-- Start of Information shown --

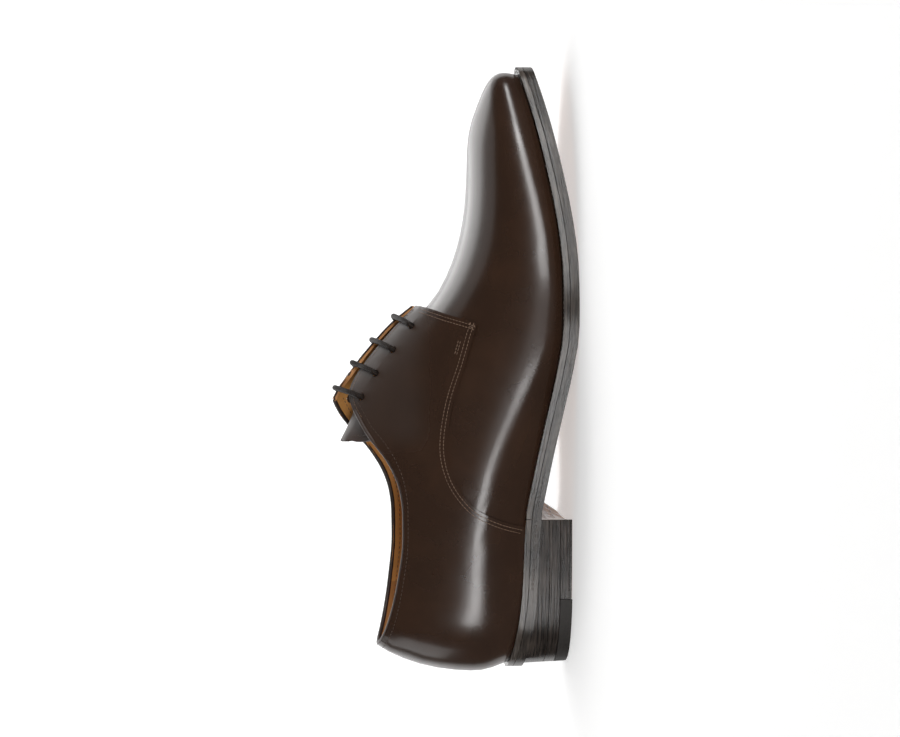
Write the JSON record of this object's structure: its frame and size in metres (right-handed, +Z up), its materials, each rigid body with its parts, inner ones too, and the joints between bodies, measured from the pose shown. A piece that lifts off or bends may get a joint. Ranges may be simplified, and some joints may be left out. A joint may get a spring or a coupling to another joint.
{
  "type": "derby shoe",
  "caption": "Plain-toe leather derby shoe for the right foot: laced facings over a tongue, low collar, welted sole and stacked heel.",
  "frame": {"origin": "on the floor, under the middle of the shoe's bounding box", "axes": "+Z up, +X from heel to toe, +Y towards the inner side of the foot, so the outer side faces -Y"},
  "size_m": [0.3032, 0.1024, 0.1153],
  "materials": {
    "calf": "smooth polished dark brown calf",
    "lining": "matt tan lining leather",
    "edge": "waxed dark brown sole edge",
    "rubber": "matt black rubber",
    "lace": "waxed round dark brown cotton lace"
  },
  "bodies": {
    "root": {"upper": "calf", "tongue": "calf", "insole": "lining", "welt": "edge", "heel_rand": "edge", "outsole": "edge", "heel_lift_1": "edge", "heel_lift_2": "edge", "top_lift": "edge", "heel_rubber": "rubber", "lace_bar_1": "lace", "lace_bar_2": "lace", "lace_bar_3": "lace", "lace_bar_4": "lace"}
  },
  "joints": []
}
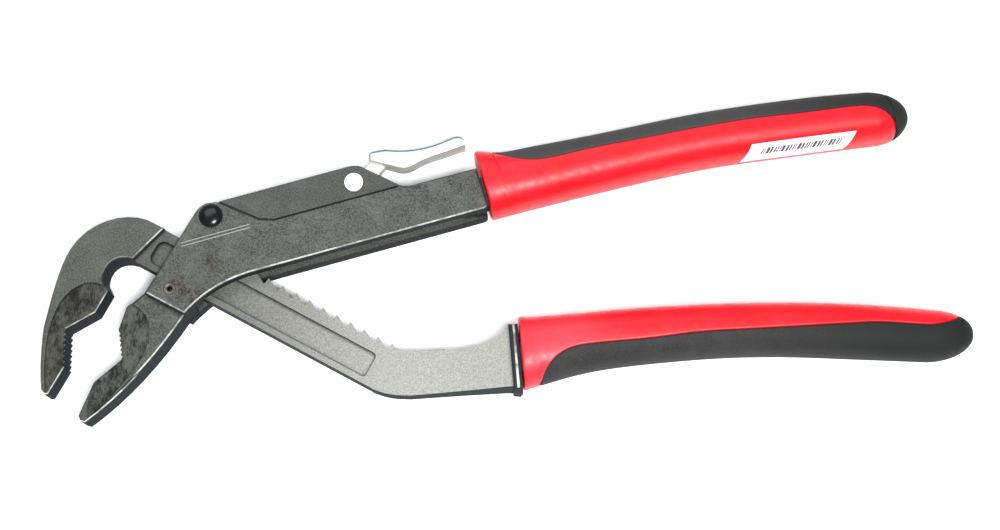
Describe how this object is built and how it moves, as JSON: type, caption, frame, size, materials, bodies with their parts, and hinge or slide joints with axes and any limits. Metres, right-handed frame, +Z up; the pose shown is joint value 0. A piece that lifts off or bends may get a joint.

-- End of Information shown --

Reproduce the data in full, exactly as presented.

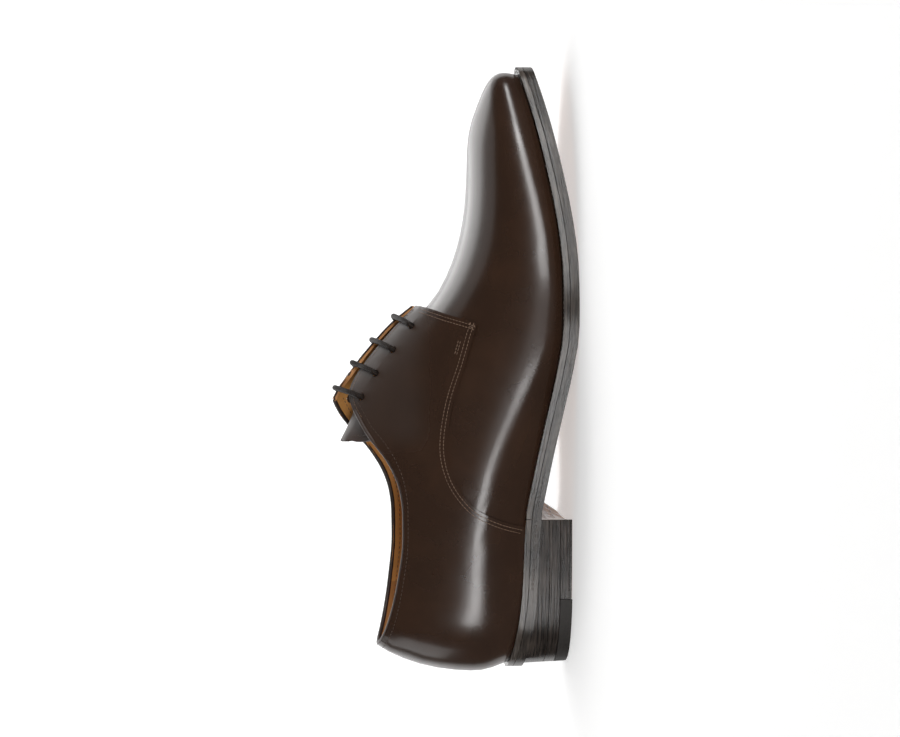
Write the JSON record of this object's structure: its frame and size in metres (right-handed, +Z up), its materials, each rigid body with its parts, inner ones too, and the joints between bodies, measured from the pose shown. A piece that lifts off or bends may get a joint. Ranges may be simplified, and some joints may be left out. A joint may get a spring or a coupling to another joint.
{
  "type": "derby shoe",
  "caption": "Plain-toe leather derby shoe for the right foot: laced facings over a tongue, low collar, welted sole and stacked heel.",
  "frame": {"origin": "on the floor, under the middle of the shoe's bounding box", "axes": "+Z up, +X from heel to toe, +Y towards the inner side of the foot, so the outer side faces -Y"},
  "size_m": [0.3032, 0.1024, 0.1153],
  "materials": {
    "calf": "smooth polished dark brown calf",
    "lining": "matt tan lining leather",
    "edge": "waxed dark brown sole edge",
    "rubber": "matt black rubber",
    "lace": "waxed round dark brown cotton lace"
  },
  "bodies": {
    "root": {"upper": "calf", "tongue": "calf", "insole": "lining", "welt": "edge", "heel_rand": "edge", "outsole": "edge", "heel_lift_1": "edge", "heel_lift_2": "edge", "top_lift": "edge", "heel_rubber": "rubber", "lace_bar_1": "lace", "lace_bar_2": "lace", "lace_bar_3": "lace", "lace_bar_4": "lace"}
  },
  "joints": []
}
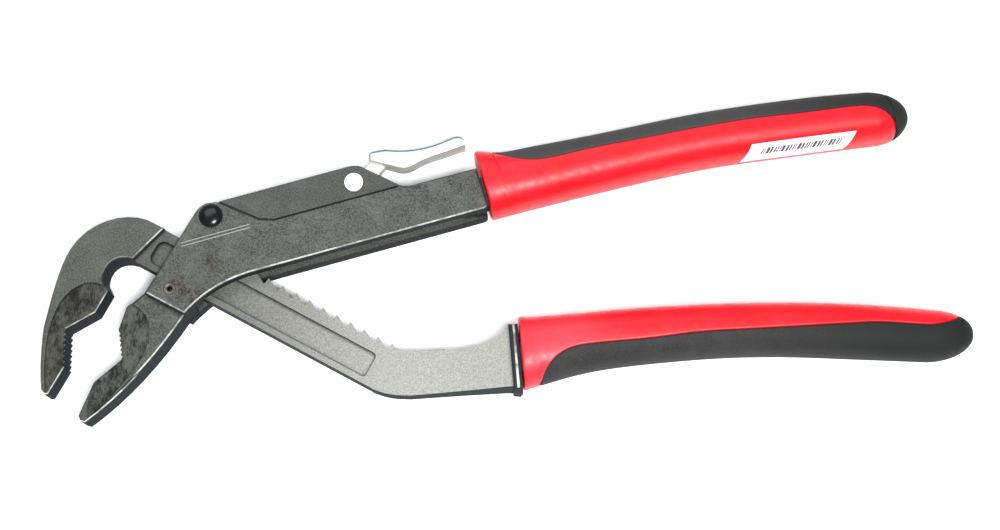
Describe how this object is built and how it moves, as JSON: type, caption, frame, size, materials, bodies with their parts, and hinge or slide joints with axes and any limits. Metres, right-handed frame, +Z up; the pose shown is joint value 0. A piece that lifts off or bends may get a joint.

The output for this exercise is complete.